WASTE TO ENERGY FUNCTIONS

In Hamburg, Germany, high-tech company m.u.t GmbH chose FLIR Systems A40-M fix-mounted cameras as part of its waste to energy system. The cameras were installed in all of its waste bunker installations as the facility uses an incinerator to convert solid household waste into energy to provide heating and power to households in the area. As waste bunkers can be hazardous for the operator and the environment, the stored waste has to be permanently moved, mixed and turned by crane operators. 

The thermal camera offers a spectral range of 7.5 to 13 micrometres allowing it to look through smoke and dust. Its 320-by-240-pixel uncooled microbolometer detector provides thermal sensitivity and clear infrared imaging. 

One FLIR A40 camera mounted on a pan tilt and placed in appropriate protective housing was able to inspect a surface of up to 2000 square metres. The camera registers the surface temperature of the waste, comparing it to the maximum temperature defined by the waste bunker operator. 

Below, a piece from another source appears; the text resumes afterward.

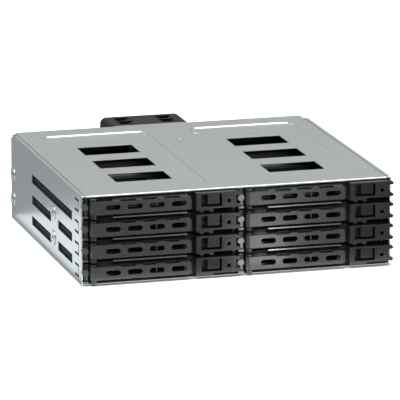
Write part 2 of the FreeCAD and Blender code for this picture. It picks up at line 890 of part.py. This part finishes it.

The m.u.t engineers divided the bunker surface into zones that depended on the size of the waste bunker. The camera checks every subsequent zone and its FireWire output provided temperature information and infrared imaging to the crane operator’s monitor screen in real time. 

The operator was able to steer the camera from his working place. Three alarm levels marked by visual as well as sound alarms warned the crane operator of substantial temperature differences on the waste surface in a particular zone. The waste was then mixed and turned, transferred to another zone or carried directly to the oven for combustion.